L'opera affronta questioni difficili. Può una vocazione alla lotta – anche per una giusta causa come quella partigiana – giustificare l'abbandono di due bambini all'orfanatrofio da parte di una madre? E ancora: è giusto considerare madre una donna che ha vissuto per i propri ideali trascurando i figli e non riuscendo mai a stabilire un vero rapporto con l'unica figlia sopravvissuta e non un'altra donna con cui si è instaurato un rapporto di confidenza, affetto e scambio?
Attraverso il personaggio di Hilda, che ha scelto di dedicare la propria vita agli altri per riscattare i crimini orrendi di cui si è macchiato il suo popolo, viene sollevato un altro dubbio esistenziale: è giusto il senso di colpa dei tedeschi, figli di genitori la cui generazione è responsabile dell'eccidio degli ebrei?

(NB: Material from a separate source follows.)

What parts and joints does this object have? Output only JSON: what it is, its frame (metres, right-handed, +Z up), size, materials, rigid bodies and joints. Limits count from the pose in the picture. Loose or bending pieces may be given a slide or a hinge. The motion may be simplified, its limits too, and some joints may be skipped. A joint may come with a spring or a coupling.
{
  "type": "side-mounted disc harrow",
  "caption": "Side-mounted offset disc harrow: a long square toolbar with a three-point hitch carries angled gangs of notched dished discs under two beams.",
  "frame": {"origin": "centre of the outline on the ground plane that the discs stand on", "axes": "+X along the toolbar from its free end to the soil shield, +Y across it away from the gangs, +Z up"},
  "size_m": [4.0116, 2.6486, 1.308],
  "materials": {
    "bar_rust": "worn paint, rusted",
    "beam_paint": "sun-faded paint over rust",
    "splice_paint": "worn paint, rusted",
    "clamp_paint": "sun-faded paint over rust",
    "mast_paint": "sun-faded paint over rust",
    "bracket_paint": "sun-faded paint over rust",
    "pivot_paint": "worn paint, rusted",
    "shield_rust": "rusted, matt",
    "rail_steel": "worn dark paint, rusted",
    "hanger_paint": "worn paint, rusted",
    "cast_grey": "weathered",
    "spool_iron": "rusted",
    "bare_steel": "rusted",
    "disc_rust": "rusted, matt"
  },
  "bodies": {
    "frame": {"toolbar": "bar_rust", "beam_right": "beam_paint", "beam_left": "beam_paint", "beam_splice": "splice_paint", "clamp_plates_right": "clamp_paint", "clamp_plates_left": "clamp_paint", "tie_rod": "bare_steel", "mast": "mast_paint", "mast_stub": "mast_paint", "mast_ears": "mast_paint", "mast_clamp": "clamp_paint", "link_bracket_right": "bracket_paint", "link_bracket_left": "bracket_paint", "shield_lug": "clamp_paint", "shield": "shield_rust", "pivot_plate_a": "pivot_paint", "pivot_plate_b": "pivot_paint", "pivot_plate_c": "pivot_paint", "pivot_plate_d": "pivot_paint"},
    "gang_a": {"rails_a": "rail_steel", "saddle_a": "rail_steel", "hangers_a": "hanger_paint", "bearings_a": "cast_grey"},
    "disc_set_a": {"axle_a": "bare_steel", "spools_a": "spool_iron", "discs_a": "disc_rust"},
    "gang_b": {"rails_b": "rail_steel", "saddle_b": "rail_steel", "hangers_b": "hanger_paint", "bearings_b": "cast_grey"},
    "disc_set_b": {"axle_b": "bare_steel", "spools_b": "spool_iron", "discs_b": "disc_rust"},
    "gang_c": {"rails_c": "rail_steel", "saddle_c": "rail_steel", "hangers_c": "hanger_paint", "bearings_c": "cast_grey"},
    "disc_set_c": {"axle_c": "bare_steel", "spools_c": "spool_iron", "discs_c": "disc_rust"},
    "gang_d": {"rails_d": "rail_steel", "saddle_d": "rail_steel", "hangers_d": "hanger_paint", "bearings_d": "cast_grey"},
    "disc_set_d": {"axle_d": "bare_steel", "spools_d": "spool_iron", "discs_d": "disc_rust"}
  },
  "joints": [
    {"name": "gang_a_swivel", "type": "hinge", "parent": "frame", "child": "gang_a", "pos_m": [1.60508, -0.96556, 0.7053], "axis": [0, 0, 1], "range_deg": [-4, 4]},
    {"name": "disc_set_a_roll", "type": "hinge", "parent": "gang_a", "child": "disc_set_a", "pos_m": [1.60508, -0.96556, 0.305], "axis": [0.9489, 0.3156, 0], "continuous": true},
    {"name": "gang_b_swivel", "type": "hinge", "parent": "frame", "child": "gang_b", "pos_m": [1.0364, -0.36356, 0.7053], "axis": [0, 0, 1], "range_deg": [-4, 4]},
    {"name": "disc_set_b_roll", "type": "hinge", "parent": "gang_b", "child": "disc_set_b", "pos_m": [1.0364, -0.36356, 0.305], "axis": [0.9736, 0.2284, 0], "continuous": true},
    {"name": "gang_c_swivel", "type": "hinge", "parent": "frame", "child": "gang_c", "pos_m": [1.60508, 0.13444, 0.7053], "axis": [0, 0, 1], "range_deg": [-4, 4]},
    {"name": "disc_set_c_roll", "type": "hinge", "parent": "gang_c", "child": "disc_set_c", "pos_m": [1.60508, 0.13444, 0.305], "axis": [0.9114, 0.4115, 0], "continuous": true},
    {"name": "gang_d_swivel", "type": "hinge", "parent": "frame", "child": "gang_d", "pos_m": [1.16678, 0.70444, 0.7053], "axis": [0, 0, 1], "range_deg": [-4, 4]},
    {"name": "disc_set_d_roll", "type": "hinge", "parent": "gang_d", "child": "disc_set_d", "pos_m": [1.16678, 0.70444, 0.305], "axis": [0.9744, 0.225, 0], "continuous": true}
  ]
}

In questa prospettiva si inserisce ancora un dilemma cruciale: essere attivi o passivi nel divenire storico, limitarsi alla resistenza passiva o investirsi a pieno nelle proprie scelte, prendendo posizioni difficili, scomode e mantenendole anche a prezzo della vita?

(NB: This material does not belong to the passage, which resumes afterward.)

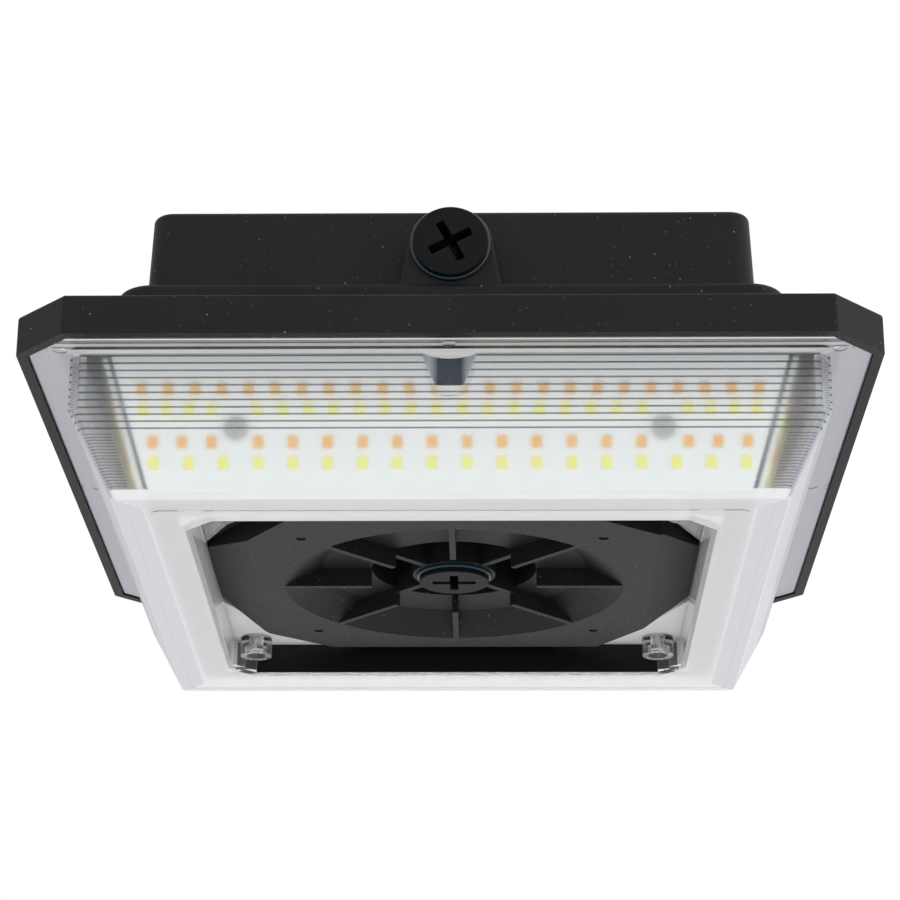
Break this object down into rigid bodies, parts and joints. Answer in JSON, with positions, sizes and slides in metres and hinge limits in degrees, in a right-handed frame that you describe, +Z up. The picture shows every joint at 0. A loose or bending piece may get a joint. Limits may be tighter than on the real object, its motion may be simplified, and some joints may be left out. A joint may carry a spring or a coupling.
{
  "type": "led canopy light",
  "caption": "Square ceiling-mounted LED canopy light: black stepped housing, clear fluted lens, slanted LED boards round a ribbed centre, threaded plugs.",
  "frame": {"origin": "centre of the face that meets the ceiling", "axes": "+Z up into the ceiling, -Y towards the front conduit entry, +X to the right seen from the front"},
  "size_m": [0.26, 0.26, 0.0991],
  "materials": {
    "black_coat": "black powder coat with a fine texture on die-cast aluminium",
    "zinc_steel": "zinc plated",
    "galvanised": "galvanised sheet",
    "stainless": "bright stainless",
    "dark_rubber": "matte silicone",
    "teal_rubber": "smooth, slightly glossy",
    "clear_lens": "clear with fine flutes, frosted on the floor ring",
    "white_board": "white solder mask",
    "warm_phosphor": "orange phosphor, satin",
    "cool_phosphor": "yellow phosphor, satin",
    "driver_metal": "plain sheet",
    "black_plastic": "moulded",
    "white_plastic": "moulded",
    "green_screw": "green plated",
    "black_plug": "fine textured nylon"
  },
  "bodies": {
    "fixture": {"housing": "black_coat", "light_core": "black_coat", "core_screws": "zinc_steel", "back_cover": "galvanised", "back_cover_gasket": "dark_rubber", "back_cover_screws": "zinc_steel", "lens": "clear_lens", "lens_outer_gasket": "dark_rubber", "lens_inner_gasket": "dark_rubber", "lens_corner_screws": "stainless", "led_board_front": "white_board", "led_board_rear": "white_board", "led_board_left": "white_board", "led_board_right": "white_board", "leds_warm": "warm_phosphor", "leds_cool": "cool_phosphor", "board_screws": "zinc_steel", "driver_case": "driver_metal", "driver_lid": "driver_metal", "driver_screws": "zinc_steel", "selector_module": "black_plastic", "selector_screws": "zinc_steel", "ground_screw": "green_screw"},
    "seal_front_set": {"seal_front": "teal_rubber"},
    "plug_front_set": {"plug_front": "black_plug"},
    "seal_rear_set": {"seal_rear": "teal_rubber"},
    "plug_rear_set": {"plug_rear": "black_plug"},
    "seal_centre_set": {"seal_centre": "teal_rubber"},
    "plug_centre_set": {"plug_centre": "black_plug"},
    "colour_selector": {"colour_selector_knob": "white_plastic"}
  },
  "joints": [
    {"name": "plug_front_travel", "type": "slide", "parent": "fixture", "child": "seal_front_set", "axis": [0, -1, 0], "range_m": [0, 0.013]},
    {"name": "plug_front_turn", "type": "hinge", "parent": "seal_front_set", "child": "plug_front_set", "pos_m": [0, -0.1, -0.0157], "axis": [0, -1, 0], "range_deg": [0, 2581]},
    {"name": "plug_rear_travel", "type": "slide", "parent": "fixture", "child": "seal_rear_set", "axis": [0, 1, 0], "range_m": [0, 0.013]},
    {"name": "plug_rear_turn", "type": "hinge", "parent": "seal_rear_set", "child": "plug_rear_set", "pos_m": [0, 0.1, -0.0157], "axis": [0, 1, 0], "range_deg": [0, 2581]},
    {"name": "plug_centre_travel", "type": "slide", "parent": "fixture", "child": "seal_centre_set", "axis": [0, 0, -1], "range_m": [0, 0.013]},
    {"name": "plug_centre_turn", "type": "hinge", "parent": "seal_centre_set", "child": "plug_centre_set", "pos_m": [0, 0, -0.0893], "axis": [0, 0, -1], "range_deg": [0, 2581]},
    {"name": "colour_selector_slide", "type": "slide", "parent": "fixture", "child": "colour_selector", "axis": [1, 0, 0], "range_m": [-0.003, 0.003]}
  ],
  "couplings": [
    {"joint": "plug_front_turn", "follows": "plug_front_travel", "rad_per_m": 3463.7},
    {"joint": "plug_rear_turn", "follows": "plug_rear_travel", "rad_per_m": 3463.7},
    {"joint": "plug_centre_turn", "follows": "plug_centre_travel", "rad_per_m": 3463.7}
  ]
}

Pur senza ergersi a giudice nei confronti di nessuno, la Ulickaja spezza una lancia a favore della tolleranza, del saper accettare anche decisioni che sono inconcepibili rispetto al proprio modo di pensare, che si tratti di un figlio che si dichiara gay, di una persona cara che decide di vivere in Israele e vi resta anche dopo che un cecchino gli ha ammazzato uno dei figli o ancora – con riferimento al nucleo centrale del libro – di un ebreo (Daniel) che decide di diventare cattolico e, come se non bastasse, di professare la sua nuova religione in Israele.
Infine, il fatto che, nella sua complessità, il libro proponga talvolta qualche personaggio di troppo o qualche disquisizione teologica che ai nostri occhi occidentali può apparire superflua è irrilevante ai fini del giudizio su un libro che rappresenta un’opera fondamentale, destinata a lasciare il segno.